Show all lines holding "part".

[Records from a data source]
───
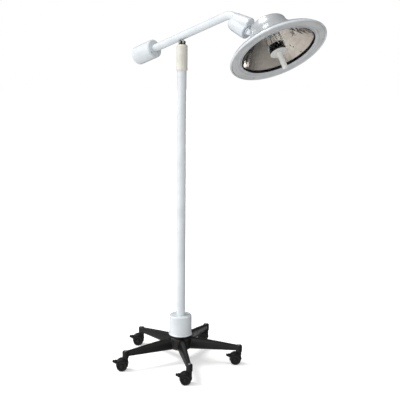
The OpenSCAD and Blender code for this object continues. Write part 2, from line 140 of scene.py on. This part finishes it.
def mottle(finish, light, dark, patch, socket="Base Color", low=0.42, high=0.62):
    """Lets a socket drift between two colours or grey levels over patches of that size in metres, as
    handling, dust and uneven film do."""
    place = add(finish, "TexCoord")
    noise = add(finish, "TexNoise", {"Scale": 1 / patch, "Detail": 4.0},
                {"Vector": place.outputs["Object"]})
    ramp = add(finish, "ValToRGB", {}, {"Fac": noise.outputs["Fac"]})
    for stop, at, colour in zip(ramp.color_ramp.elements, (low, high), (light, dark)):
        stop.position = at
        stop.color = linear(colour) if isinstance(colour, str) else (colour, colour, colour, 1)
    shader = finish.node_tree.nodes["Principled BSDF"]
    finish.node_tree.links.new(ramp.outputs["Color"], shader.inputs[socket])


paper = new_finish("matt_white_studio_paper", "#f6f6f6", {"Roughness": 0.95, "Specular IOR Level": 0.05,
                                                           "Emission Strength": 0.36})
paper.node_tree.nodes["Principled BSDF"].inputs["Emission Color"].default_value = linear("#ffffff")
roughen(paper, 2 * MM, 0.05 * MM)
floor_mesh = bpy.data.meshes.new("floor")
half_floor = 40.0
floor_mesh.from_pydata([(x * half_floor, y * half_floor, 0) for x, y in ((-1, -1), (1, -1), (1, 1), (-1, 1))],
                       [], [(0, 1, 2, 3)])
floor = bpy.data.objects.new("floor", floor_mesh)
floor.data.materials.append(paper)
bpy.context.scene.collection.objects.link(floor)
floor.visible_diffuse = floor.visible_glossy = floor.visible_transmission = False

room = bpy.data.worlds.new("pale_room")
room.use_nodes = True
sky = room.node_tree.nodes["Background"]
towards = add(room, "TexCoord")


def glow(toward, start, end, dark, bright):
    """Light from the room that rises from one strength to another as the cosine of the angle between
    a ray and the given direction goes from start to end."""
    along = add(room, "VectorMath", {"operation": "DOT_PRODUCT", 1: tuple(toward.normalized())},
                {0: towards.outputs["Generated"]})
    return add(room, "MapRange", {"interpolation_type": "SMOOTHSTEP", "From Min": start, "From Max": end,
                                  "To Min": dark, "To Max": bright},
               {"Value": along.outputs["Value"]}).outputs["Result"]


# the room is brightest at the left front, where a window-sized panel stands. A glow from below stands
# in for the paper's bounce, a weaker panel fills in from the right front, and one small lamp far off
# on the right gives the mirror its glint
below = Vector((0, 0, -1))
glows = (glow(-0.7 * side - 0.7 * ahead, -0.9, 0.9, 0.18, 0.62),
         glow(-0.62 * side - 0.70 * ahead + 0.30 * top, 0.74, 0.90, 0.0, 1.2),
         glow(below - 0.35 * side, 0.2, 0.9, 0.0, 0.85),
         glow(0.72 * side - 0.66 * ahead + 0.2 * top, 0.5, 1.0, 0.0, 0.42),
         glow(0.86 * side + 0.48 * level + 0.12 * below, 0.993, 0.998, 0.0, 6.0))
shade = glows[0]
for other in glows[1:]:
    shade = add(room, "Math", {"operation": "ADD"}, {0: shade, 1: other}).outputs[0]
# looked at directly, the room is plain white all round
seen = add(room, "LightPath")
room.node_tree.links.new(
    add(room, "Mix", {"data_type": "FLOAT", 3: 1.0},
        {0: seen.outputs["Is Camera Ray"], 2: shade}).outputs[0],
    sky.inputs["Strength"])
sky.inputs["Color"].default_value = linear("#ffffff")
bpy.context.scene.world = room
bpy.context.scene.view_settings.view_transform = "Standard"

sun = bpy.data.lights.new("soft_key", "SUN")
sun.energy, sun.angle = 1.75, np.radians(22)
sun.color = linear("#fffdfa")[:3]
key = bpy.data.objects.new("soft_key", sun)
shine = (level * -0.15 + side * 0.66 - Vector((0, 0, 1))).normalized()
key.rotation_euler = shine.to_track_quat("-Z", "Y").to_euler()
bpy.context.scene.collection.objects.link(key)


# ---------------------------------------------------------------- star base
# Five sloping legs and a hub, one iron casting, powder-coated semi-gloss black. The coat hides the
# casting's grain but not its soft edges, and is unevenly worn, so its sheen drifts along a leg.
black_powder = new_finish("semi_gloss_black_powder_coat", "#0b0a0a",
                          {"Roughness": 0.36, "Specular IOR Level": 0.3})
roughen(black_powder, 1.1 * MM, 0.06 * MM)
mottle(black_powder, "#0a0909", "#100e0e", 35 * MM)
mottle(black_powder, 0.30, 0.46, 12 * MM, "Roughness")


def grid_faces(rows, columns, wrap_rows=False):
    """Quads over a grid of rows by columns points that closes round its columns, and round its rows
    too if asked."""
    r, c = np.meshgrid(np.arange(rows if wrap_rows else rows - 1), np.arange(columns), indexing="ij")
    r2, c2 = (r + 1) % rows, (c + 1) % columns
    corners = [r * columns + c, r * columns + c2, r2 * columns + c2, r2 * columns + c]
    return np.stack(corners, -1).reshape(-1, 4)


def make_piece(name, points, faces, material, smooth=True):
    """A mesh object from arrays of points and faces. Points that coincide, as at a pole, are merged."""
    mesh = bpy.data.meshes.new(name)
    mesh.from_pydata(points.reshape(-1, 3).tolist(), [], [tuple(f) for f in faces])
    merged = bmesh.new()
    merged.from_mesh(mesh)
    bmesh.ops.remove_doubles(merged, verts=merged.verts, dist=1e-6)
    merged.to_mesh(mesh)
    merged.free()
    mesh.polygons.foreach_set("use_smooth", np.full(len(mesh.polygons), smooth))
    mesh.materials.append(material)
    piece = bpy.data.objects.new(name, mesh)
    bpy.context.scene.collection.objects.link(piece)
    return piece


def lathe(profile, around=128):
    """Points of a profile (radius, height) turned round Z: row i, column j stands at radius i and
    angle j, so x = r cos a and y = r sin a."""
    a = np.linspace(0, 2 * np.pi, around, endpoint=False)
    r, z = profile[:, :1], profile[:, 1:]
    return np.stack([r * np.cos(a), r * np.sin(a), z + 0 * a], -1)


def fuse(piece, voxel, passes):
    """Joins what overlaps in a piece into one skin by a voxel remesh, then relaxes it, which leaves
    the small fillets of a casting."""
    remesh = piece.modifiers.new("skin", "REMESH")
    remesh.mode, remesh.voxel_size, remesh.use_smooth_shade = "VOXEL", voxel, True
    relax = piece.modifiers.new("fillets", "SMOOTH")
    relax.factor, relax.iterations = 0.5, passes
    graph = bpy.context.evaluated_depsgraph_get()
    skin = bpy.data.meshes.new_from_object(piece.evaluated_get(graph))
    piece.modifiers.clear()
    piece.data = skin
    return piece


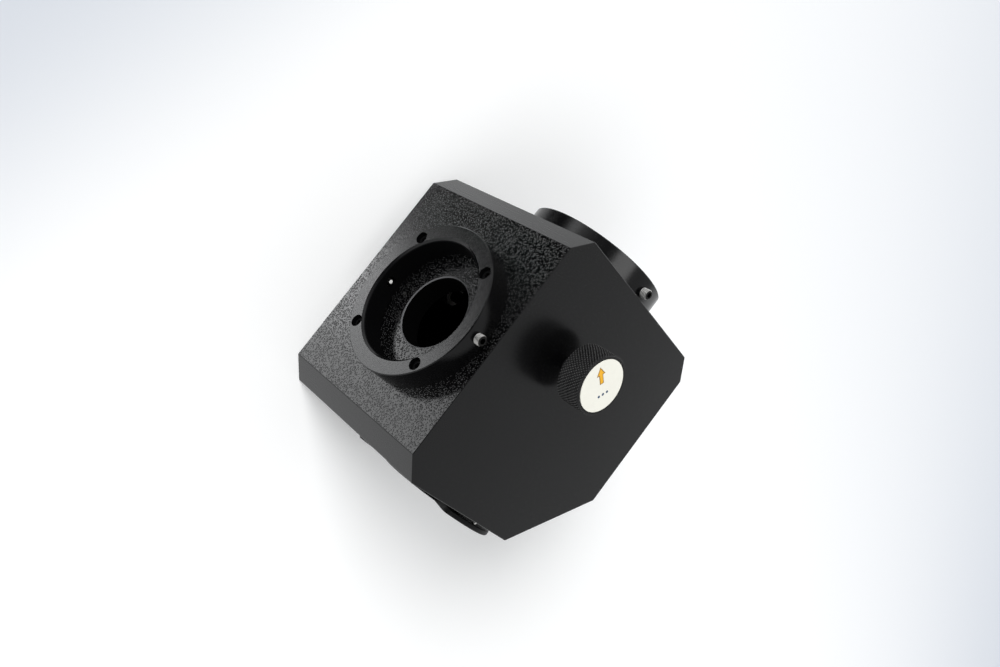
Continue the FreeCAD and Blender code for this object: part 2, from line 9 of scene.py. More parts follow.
───
RESPONSE FOR THIS EXERCISE:
The OpenSCAD and Blender code for this object continues. Write part 2, from line 140 of scene.py on. This part finishes it.
Continue the FreeCAD and Blender code for this object: part 2, from line 9 of scene.py. More parts follow.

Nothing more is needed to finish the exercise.